After setting base salaries, structure the variable and non-cash components. Design performance-linked rewards that encourage achievement and balance them with meaningful benefits such as healthcare, flexibility, or learning allowances. When employees understand how their effort translates into tangible rewards, it builds stronger motivation and trust.

Step 6: Ensure Pay Equity and Compliance

Every organization must address fairness from the start. Conduct pay audits to identify and correct gaps based on gender, tenure, or role. Stay aligned with local pay transparency laws and keep clear documentation for accountability. Pay equity should not be an annual checkbox but a consistent part of compensation reviews.

Step 7: Involve Leadership and Communicate Internally

A successful compensation program depends on collaboration between leadership, HR, and finance teams. Once the structure is finalized, communicate it across the organization with clarity and confidence. Managers should be equipped to explain how pay decisions are made and what drives variations. This transparency helps build credibility and engagement.

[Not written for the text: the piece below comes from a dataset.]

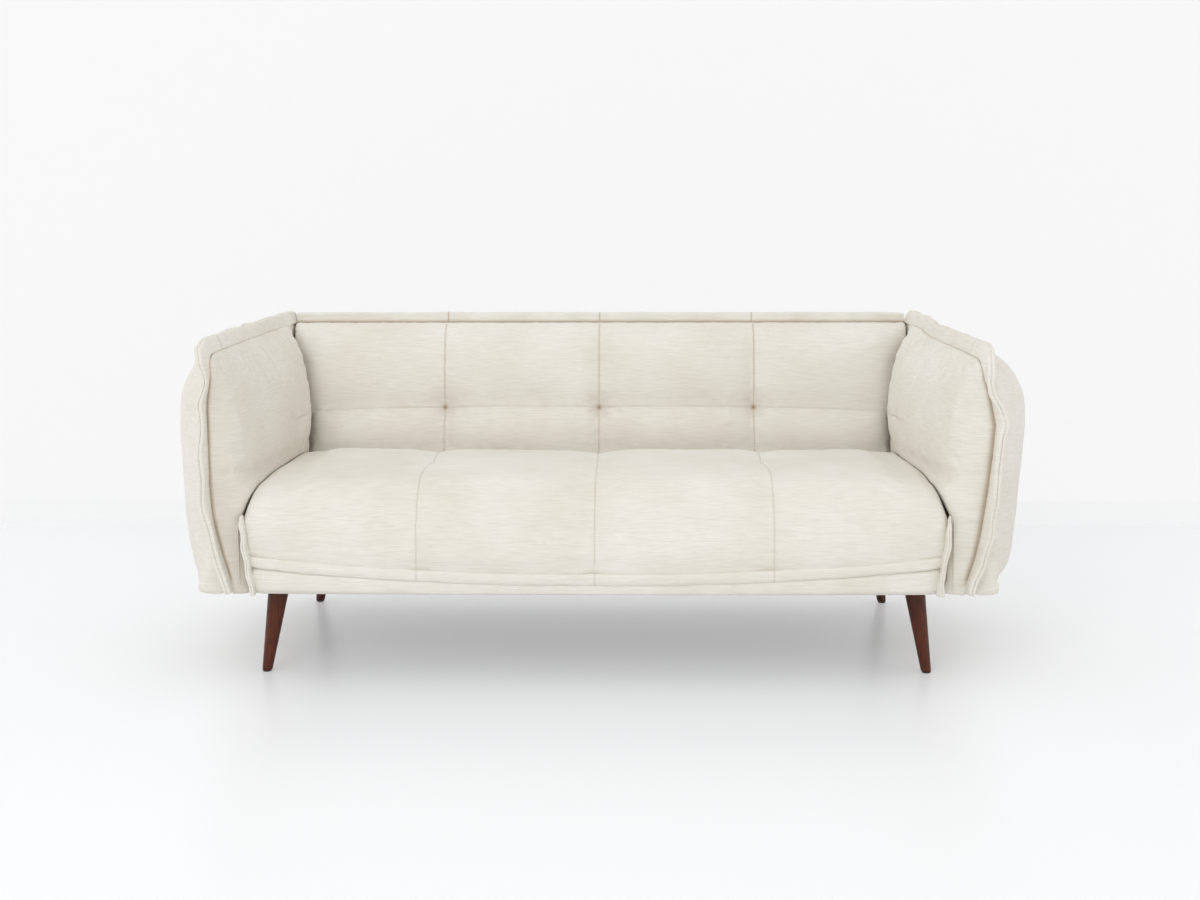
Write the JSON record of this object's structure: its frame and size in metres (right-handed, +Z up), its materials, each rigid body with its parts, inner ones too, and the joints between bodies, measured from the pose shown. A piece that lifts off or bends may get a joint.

Step 8: Implement, Monitor, and Review Regularly

After implementing your program, track its performance closely. Monitor key indicators such as pay gaps, retention, and employee satisfaction. CandorIQ provides dashboards for real-time monitoring, scenario modeling, and forecasting. This helps HR and finance teams adjust compensation strategies proactively, save time, reduce errors, and make informed decisions.

Regular reviews ensure your program evolves with workforce changes and market conditions. A well-executed compensation program not only aligns with business goals but also builds employee trust, loyalty, and engagement.

Conclusion

A well-structured compensation program goes beyond salaries. It integrates base pay, variable rewards, equity, benefits, pay equity, performance cycles, and financial planning to create a system that is fair, transparent, and aligned with business goals. By following a clear, step-by-step approach, organizations can ensure their compensation practices attract and retain talent, motivate employees, and support long-term growth.

Platforms like CandorIQ make these efforts more precise and actionable. It consolidates multiple tools into a single platform for managing pay bands, compensation cycles, headcount forecasting, and offer workflows. This unified approach eliminates fragmented processes, giving HR and finance teams a single source of truth for strategic compensation and workforce planning.

Want to simplify compensation management, reduce errors, and make fair, data-backed pay decisions faster? Book a demo with CandorIQ today and see how your HR team can save time, improve accuracy, and boost employee trust.

FAQs

1. How often should a company review its compensation program?

Compensation programs should be reviewed at least annually, but fast-growing companies or those in competitive industries may benefit from quarterly reviews to stay aligned with market trends and internal pay equity.

2. Can small HR teams manage complex compensation programs effectively?

Yes. Tools like CandorIQ help small HR teams automate workflows, track pay equity, and forecast budgets, allowing even lean teams to manage compensation with precision and efficiency.

3. What role does employee feedback play in compensation planning?

Employee feedback helps identify gaps in perception versus reality. Understanding how employees view fairness, benefits, and incentives can guide adjustments to improve satisfaction and retention.

4. How can companies ensure pay equity across global locations?

Global pay equity requires combining local market benchmarks with internal pay structures. Platforms like CandorIQ provide geo-adjusted insights and analytics to maintain fairness across regions.

5. What metrics are most important for evaluating a compensation program’s success?

Key metrics include turnover rates, employee satisfaction scores, pay equity gaps, promotion consistency, and budget adherence. Monitoring these indicators ensures the program meets business goals and supports workforce engagement.